Questa sezione affronta le metodologie di raccolta dei racconti.

  • L’importanza dell’intervista: L’intervista è considerata l’unico mezzo rimasto per indagare queste tradizioni, poiché i contesti “naturali” in cui venivano prodotte (specialmente dal secondo dopoguerra) sono ormai scomparsi.
  • Tipi di intervista: L’intervista può essere più o meno formale o strutturata, singola o di gruppo, in luoghi pubblici o privati.
  • Come strutturarla: Un’intervista utile potrebbe combinare domande libere (es. “mi racconta una storia…”) con domande “stimolo” più mirate. È fondamentale raccogliere anche i dati anagrafici dell’informatore e sapere dove, quando, da chi e in che contesto ha appreso la storia.
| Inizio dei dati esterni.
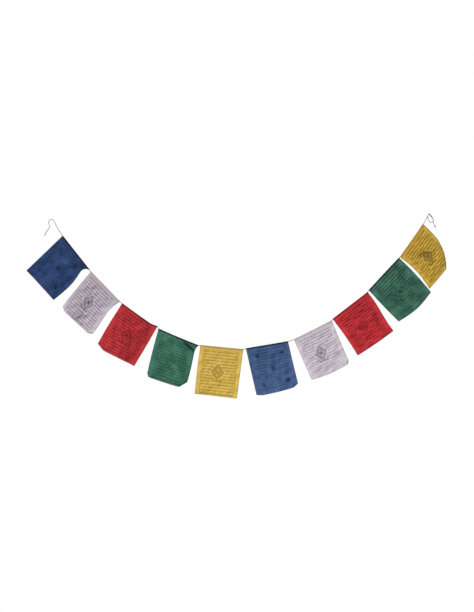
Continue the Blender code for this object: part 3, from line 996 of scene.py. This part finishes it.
def blockPrint(paint, x, y, look, seed):
    # Rows of small marks inside a thin border, broken by ringed diamonds round a rosette.
    shape = printShape
    midX, midY = shape["motifMiddle"]
    right, down = x - midX, y - midY
    box = ((shape["left"] + shape["right"]) / 2, (shape["right"] - shape["left"]) / 2,
           (shape["top"] + look["bottom"]) / 2, (look["bottom"] - shape["top"]) / 2)
    beyondSide = abs(x - box[0]) - box[1]
    outside = beyondSide.most(abs(y - box[2]) - box[3])
    border = paint.line(outside + shape["borderInside"], *shape["borderLine"]) * look["border"]

    halfX, halfY = shape["motifHalf"]
    diamond = abs(right) / halfX + abs(down) / halfY
    ringed = (diamond * shape["motifRings"] + 0.5) % 1 - 0.5
    rings = paint.line(ringed, *shape["ringLine"]) * (1 - paint.step(diamond, *shape["motifEdge"]))
    outline = paint.line(diamond - 1, *shape["outline"])
    footX, footHeight = shape["foot"]
    footDown = down - halfY - footHeight / 2
    foot = (1 - paint.step(abs(right) - footX, *shape["footEdge"])) * (
        1 - paint.step(abs(footDown) - footHeight / 2, *shape["footEdge"]))
    slits = paint.line(footDown, *shape["footSlit"])
    core = 1 - paint.step(diamond, *shape["motifCore"])
    motif = outline.most(rings * shape["ringInk"] * (1 - core)).most(
        foot * (shape["footInk"] - shape["slitInk"] * slits))
    centre = rosette(paint, right, down) * look["centre"]

    rowPhase = (y - shape["firstRow"]) / shape["rowPitch"] + 0.5
    row = paint.math("FLOOR", rowPhase)
    rowDown = row * shape["rowPitch"] + shape["firstRow"]
    wander = paint.noise(x / shape["markWander"], row * shape["rowChange"] + seed, detail=3.0)
    along = (x / shape["markPitch"] + wander * shape["markDrift"]) % 1
    cutX, cutY = shape["markCuts"]
    cut = paint.noise(x / cutX, y / cutY + seed, detail=1.0) - 0.5
    acrossDeep, downDeep = shape["cutDeep"]
    half, soft = shape["markCover"] / 2, shape["markSoft"]
    marks = 1 - paint.step(abs(along - 0.5) + cut * acrossDeep, half - soft, half + soft)
    edges = [shape["markHeight"] / 2 * share for share in shape["markEdge"]]
    within = abs(rowPhase % 1 - 0.5) + cut * downDeep
    band = 1 - paint.step(within, *edges)
    room = shape["motifGap"]
    beside = abs(right) / (halfX + room) + abs(rowDown - midY) / (halfY + room)
    besideFoot = (abs(right) - footX - room).most(abs(rowDown - midY - halfY - footHeight / 2)
                                                  - footHeight)
    clear = paint.step(beside, *shape["gapEdge"]).least(
        paint.step(besideFoot, *shape["footGapEdge"]))
    beyondRows = beyondSide.most(abs(rowDown - box[2]) - box[3])
    inBox = 1 - paint.step(beyondRows, *shape["rowsInside"])
    below = paint.step(rowDown, shape["firstRow"], look["bottom"])
    ink = look["rows"] + below * (look["lastRows"] - look["rows"])
    rows = band * marks * inBox * clear * ink

    printed = border.most(rows).most(motif * look["motif"]).most(centre)
    if look["corners"]:
        offX, offY = shape["cornerOff"]
        folded = (abs(right) - offX, abs(down) - offY)
        printed = printed.most(rosette(paint, *folded) * look["corners"])
    width = shape["wornWidth"]
    worn = paint.noise(x / width, y / width + seed, detail=4.0, roughness=0.65)
    least, more = shape["wornInk"]
    return (printed * (least + more * paint.step(worn, *shape["wornEdge"]))).least(1)


def clothPaint(name, look, seed, printShare):
    paint = Paint(name)
    weave = weaveShape
    width, height = (size * millimetres for size in clothShape["printed"])
    across, down = paint.chart()
    x, y = across * width, down * height
    offX, offY = look["offset"]
    printed = blockPrint(paint, x - offX, y - offY, look, seed) * printShare

    def patchy(width, detail=3.0):
        return paint.noise(x / width, y / width + seed, detail=detail)

    warp = paint.noise(x / weave["thread"], y / weave["slub"] + seed, detail=0.0)
    weft = paint.noise(x / weave["slub"], y / weave["thread"] + seed, detail=0.0)
    patches, mottle, fuzz = (patchy(weave[size]) for size in ("fade", "mottle", "fuzz"))
    mottled, patched = weave["uneven"]
    uneven = mottled * (mottle - 0.5) + patched * (patches - 0.5)
    tone = 1 + weave["slubs"] * (warp + weft - 1) * 2 + look["fading"] * uneven
    hemDepth = clothShape["hemDepth"] * millimetres
    # The doubled hem: painted shade on its tone, and a step in its relief.
    doubled = 1 - paint.step(y, hemDepth - weave["turnInEdge"], hemDepth)
    # Painted shade along the top of the hem, where the cloth wraps round the string.
    fromFold = abs(y + clothShape["tunnel"] * millimetres * math.pi / 2)
    tunnel = 1 - paint.step(fromFold, weave["tunnel"] * weave["tunnelShadeFrom"], weave["tunnel"])
    toEdge = (width / 2 - abs(x - width / 2)).least(height - y)
    edge = 1 - paint.step(toEdge, weave["edge"] * weave["edgeFrom"], weave["edge"])
    # Painted shade in the folds' hollows, read from the points.
    foldShade = paint.node("Attribute", {"attribute_name": "foldShade"}, {})[2]
    for part, light in ((doubled, weave["turnIn"]), (tunnel, look["hemTopShade"]),
                        (edge, look["edges"]), (foldShade, foldShadeShape["light"])):
        tone = tone * (1 - part * (1 - light))

    faded = paint.step(patches, *weave["fadeEdge"])
    dyed = paint.blend(faded, (*look["dye"], 1), (*look["faded"], 1))
    colour = paint.blend(printed, dyed, (*look["ink"], 1))

    wave = math.pi / weave["thread"]
    warpUp, weftUp = paint.math("SINE", x * wave), paint.math("SINE", y * wave)
    crumple = patchy(weave["crumple"], detail=2.0)
    share = weave["relief"]
    relief = (warpUp * weftUp * share["weave"] + (warp + weft) * share["slubs"]
              + fuzz * share["fuzz"] + crumple * share["crumple"] - doubled * share["turnIn"])
    return paint.finish(weave, colour, tone, fuzz, relief)


twineLook = {
    "colour": (0.062, 0.06, 0.056),
    "fibres": (900, 9, 36),  # to the metre along, how they slant, and how many go round
    "patches": (45, 0.5),  # to the metre along, and to a turn
    "tone": (0.72, 0.42, 0.18),  # its least, and what fibres and patches add
    "bump": 0.5,
    "height": 0.0001,
    "mirror": 0.2,
    "roughness": (0.8, 0.15),
}
threadLook = {
    "twist": 4200.0,
    "patches": 90.0,
    "tone": (0.7, 0.35, 0.25),
    "mirror": 0.5,
    "roughness": (0.7, 0.2),
}


def twinePaint(name, look):
    paint = Paint(name)
    along, around = paint.chart()
    perMetre, slant, perTurn = look["fibres"]
    fibres = paint.noise(along * perMetre + around * slant, around * perTurn, detail=3.0)
    patchesAlong, patchesAround = look["patches"]
    patches = paint.noise(along * patchesAlong, around * patchesAround, detail=3.0)
    least, fibrous, patchy = look["tone"]
    tone = least + fibrous * fibres + patchy * patches
    return paint.finish(look, look["colour"], tone, fibres, relief=fibres)


def threadPaint(name, colour, look):
    paint = Paint(name)
    spot = paint.node("TexCoord", {}, {})[3]
    twist, patches = (
        paint.node("TexNoise", {}, {"Vector": spot, "Scale": look[size], "Detail": detail})[0]
        for size, detail in (("twist", 1.0), ("patches", 2.0)))
    least, twisted, patchy = look["tone"]
    tone = least + twisted * twist + patchy * patches
    return paint.finish(look, colour, tone, twist)


threadColours = {"blue": (0.03, 0.05, 0.13), "white": (0.55, 0.5, 0.55),
                 "red": (0.36, 0.025, 0.03), "green": (0.03, 0.11, 0.07),
                 "yellow": (0.62, 0.42, 0.1)}

twine = twinePaint("twine", twineLook)
for piece in (string, knot):
    piece.data.materials.append(twine)
    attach(piece, "root")
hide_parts("string")

threads = {colour: threadPaint("thread_" + colour, value, threadLook)
           for colour, value in threadColours.items()}
for number, look in enumerate(rowsOf(lookColumns, lookRows)):
    name = look["name"]
    cloth, *trims = sewn[name]
    colour = name.split("_")[1]
    for side, printShare in (("cotton_", 1.0), ("cotton_back_", backShow)):
        paint = clothPaint(side + name, look, patternStep * number, printShare)
        cloth.data.materials.append(paint)
    for trim in trims:
        trim.data.materials.append(threads[colour])
    for piece in (cloth, *trims):
        "cloth_" + colour
        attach(piece, "root")
    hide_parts("flag_" + name)
print("materials are on")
  • Attenzioni per l’intervistatore:
    • Soggettività: L’intervistatore deve essere consapevole della propria soggettività, che è un “imprescindibile filtro” e deve essere resa strumento di metodo.
    • Scopo: Bisogna avere chiarezza sullo scopo della raccolta, per non trasmettere “caos” all’interlocutore.
    • Centralità dell’interlocutore: L’intervistato è la persona centrale, “enormemente più competente” e degna di rispetto. Lo scambio deve avvenire in un clima sereno e spontaneo.
    • Trasparenza: L’interlocutore deve sapere chi siamo e le motivazioni del nostro interesse.
    • Evitare di indurre: L’intervistatore non deve mai guidare o indurre l’intervistato verso le risposte che desidera rintracciare (es. “è sicuro che il serpente non fosse alato?”).
    • Inclusività: Non si deve privilegiare solo il “narratore talentuoso”. Ogni singola individualità è “voce popolare” e ogni voce va testimoniata.
    • Il diario: È utile tenere un diario per appuntare ciò che sfugge alla registrazione, come l’emotività dell’interlocutore, le proprie sensazioni e le condizioni dell’intervista.

L’autore conclude “tirando le somme” e dichiarandosi soddisfatto della qualità dei lavori di raccolta e trascrizione prodotti dai partecipanti al progetto. Essi sono riusciti a usare la propria soggettività come strumento d’indagine. Il testo si chiude ribadendo il bisogno continuo di “cacciatori raccoglitori del folklore”.